WHAT THE TASK ASKS =
Reproduce only the lines from the one containing "Turn this picture" through the one containing "wasm.setup();", exactly as written and with both ends included.

INFORMATION SHOWN =
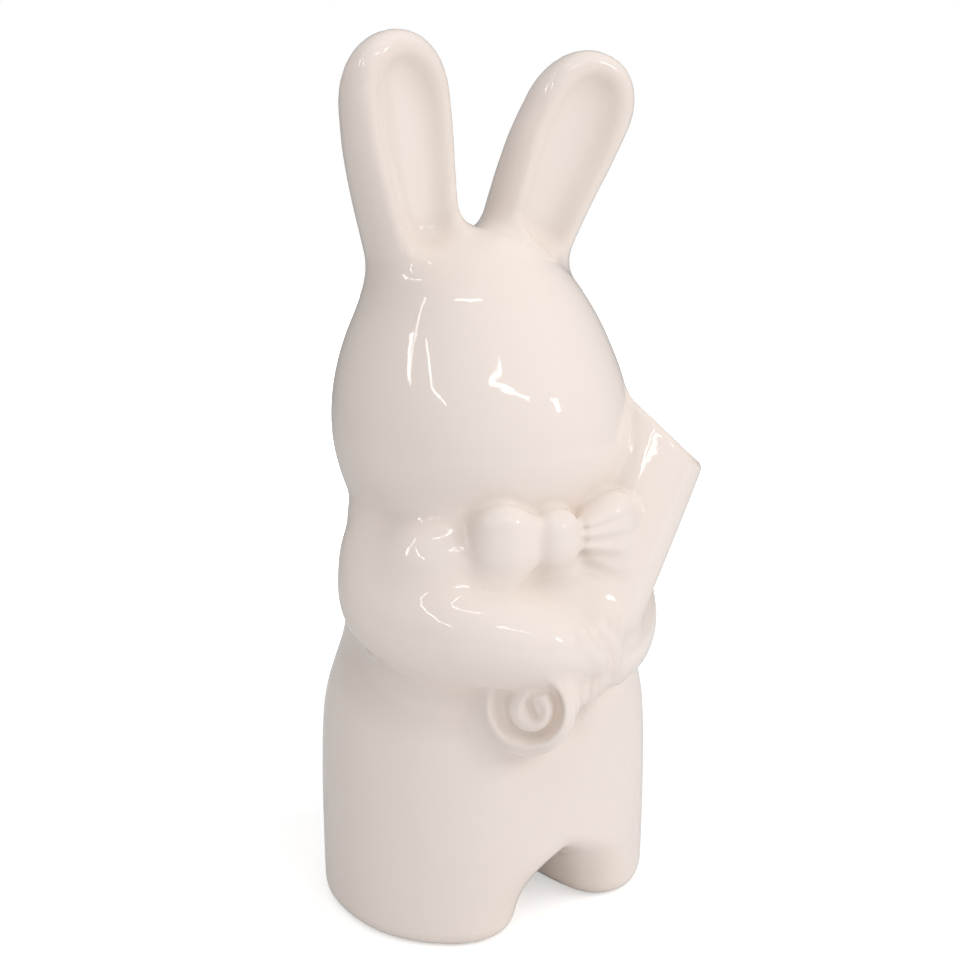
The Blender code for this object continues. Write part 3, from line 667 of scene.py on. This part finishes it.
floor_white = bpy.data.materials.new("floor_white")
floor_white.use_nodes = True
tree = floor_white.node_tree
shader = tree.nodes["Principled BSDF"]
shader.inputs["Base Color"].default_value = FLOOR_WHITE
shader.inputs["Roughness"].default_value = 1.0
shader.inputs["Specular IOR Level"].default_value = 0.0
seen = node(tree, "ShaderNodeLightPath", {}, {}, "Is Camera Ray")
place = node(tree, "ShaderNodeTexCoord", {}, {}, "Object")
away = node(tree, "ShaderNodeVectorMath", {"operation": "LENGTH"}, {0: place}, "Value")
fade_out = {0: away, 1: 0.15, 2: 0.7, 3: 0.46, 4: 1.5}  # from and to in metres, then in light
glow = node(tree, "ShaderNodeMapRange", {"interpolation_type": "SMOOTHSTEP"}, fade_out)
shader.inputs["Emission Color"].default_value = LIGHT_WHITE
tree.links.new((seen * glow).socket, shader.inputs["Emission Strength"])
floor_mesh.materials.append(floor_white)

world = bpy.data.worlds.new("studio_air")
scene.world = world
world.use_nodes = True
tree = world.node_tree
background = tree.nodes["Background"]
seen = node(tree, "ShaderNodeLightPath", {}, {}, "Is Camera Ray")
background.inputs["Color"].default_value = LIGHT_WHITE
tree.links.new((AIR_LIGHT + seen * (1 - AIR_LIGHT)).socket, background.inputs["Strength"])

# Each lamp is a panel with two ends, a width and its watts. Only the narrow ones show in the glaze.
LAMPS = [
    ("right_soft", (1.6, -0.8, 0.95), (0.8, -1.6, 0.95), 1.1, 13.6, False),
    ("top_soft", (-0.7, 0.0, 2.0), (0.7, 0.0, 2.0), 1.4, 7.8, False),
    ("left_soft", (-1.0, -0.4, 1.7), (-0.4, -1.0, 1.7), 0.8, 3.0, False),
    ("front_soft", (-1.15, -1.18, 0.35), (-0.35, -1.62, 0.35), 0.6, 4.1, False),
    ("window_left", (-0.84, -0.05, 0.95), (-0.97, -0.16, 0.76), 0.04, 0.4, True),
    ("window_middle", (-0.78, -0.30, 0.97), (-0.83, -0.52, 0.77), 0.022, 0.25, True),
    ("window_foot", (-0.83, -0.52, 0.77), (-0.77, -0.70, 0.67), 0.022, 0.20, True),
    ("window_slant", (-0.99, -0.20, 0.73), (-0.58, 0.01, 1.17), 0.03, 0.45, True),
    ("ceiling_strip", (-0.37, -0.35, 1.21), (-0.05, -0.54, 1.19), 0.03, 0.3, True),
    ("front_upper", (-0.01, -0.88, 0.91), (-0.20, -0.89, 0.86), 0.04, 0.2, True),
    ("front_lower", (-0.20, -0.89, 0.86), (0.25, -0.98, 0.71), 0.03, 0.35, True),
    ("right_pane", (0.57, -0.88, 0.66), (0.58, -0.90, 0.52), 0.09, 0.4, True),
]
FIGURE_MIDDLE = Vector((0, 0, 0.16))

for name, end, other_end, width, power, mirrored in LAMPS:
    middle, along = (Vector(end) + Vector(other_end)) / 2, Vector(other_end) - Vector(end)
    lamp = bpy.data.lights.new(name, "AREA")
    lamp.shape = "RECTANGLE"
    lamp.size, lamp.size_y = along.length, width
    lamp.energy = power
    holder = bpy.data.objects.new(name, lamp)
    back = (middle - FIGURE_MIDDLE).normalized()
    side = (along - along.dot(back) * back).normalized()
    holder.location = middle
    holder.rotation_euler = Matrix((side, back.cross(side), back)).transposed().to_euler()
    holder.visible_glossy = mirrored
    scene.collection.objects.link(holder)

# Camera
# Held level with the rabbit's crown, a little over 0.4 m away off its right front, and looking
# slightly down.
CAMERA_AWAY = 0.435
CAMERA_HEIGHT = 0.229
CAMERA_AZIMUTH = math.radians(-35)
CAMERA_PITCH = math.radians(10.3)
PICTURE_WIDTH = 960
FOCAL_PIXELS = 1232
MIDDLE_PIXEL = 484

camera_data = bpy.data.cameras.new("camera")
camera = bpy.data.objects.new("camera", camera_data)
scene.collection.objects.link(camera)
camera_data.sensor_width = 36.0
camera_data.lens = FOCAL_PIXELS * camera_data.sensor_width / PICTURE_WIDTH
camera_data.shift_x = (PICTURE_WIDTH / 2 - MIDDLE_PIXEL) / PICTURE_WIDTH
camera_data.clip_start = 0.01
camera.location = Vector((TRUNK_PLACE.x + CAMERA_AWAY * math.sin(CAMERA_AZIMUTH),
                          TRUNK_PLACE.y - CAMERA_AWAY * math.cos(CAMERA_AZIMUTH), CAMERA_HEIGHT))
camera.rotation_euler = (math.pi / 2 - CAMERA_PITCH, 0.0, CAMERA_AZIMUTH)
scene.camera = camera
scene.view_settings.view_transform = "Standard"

* * *

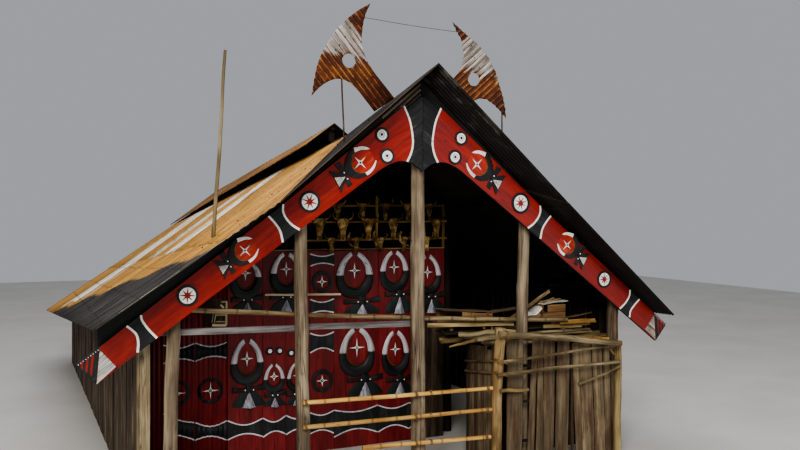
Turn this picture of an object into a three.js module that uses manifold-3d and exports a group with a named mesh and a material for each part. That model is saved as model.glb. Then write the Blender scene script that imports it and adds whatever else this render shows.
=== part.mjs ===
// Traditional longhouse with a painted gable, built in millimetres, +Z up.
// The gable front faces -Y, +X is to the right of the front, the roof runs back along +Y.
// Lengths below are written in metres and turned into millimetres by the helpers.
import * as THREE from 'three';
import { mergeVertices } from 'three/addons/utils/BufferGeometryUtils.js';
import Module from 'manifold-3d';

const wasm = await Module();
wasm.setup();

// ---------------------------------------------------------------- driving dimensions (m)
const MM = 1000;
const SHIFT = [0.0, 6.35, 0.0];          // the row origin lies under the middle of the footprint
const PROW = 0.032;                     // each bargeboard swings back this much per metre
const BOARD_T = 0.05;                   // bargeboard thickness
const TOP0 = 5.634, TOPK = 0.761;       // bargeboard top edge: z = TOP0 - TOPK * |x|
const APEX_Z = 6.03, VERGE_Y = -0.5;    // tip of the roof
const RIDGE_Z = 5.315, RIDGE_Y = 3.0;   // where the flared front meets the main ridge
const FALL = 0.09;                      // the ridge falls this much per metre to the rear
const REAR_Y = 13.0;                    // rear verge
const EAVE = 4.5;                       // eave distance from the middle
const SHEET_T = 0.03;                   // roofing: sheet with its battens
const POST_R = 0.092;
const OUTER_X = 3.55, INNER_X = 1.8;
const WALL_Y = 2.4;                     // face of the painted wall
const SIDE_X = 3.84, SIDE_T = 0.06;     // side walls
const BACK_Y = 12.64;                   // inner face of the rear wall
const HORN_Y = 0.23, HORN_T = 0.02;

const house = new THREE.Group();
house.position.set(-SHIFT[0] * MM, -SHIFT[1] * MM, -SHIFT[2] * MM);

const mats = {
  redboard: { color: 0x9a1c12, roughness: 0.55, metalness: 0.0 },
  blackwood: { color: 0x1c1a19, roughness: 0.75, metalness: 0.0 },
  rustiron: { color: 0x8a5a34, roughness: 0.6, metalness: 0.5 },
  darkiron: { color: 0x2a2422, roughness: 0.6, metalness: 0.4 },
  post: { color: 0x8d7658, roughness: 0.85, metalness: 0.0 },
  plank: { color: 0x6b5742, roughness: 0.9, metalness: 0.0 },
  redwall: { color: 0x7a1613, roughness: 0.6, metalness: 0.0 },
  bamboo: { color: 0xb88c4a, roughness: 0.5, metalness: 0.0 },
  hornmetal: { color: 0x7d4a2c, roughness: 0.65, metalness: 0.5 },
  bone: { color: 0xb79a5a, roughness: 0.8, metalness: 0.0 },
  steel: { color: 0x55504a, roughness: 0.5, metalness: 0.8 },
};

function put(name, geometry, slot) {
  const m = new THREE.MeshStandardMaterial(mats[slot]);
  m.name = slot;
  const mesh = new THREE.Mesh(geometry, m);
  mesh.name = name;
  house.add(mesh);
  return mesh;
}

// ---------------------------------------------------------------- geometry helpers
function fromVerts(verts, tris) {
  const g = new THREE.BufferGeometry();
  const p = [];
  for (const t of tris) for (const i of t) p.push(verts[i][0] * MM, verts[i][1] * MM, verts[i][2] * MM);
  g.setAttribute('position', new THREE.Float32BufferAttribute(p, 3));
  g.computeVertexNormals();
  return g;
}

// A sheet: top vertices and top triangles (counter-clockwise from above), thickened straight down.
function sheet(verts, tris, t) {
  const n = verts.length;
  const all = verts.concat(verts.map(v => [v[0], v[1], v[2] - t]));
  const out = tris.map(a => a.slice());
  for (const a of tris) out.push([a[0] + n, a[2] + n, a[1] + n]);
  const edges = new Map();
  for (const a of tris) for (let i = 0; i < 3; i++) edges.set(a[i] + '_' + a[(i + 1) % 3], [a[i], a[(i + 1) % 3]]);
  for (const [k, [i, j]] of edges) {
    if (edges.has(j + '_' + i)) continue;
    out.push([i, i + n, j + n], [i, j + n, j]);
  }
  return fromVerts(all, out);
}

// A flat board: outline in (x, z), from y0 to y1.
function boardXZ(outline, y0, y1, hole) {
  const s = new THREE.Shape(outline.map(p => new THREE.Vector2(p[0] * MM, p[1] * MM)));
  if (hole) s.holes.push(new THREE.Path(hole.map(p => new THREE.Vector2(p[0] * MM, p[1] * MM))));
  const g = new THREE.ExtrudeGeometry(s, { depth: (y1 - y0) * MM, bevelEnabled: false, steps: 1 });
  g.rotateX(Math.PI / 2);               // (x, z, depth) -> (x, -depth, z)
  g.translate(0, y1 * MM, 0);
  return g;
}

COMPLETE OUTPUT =
Turn this picture of an object into a three.js module that uses manifold-3d and exports a group with a named mesh and a material for each part. That model is saved as model.glb. Then write the Blender scene script that imports it and adds whatever else this render shows.
=== part.mjs ===
// Traditional longhouse with a painted gable, built in millimetres, +Z up.
// The gable front faces -Y, +X is to the right of the front, the roof runs back along +Y.
// Lengths below are written in metres and turned into millimetres by the helpers.
import * as THREE from 'three';
import { mergeVertices } from 'three/addons/utils/BufferGeometryUtils.js';
import Module from 'manifold-3d';

const wasm = await Module();
wasm.setup();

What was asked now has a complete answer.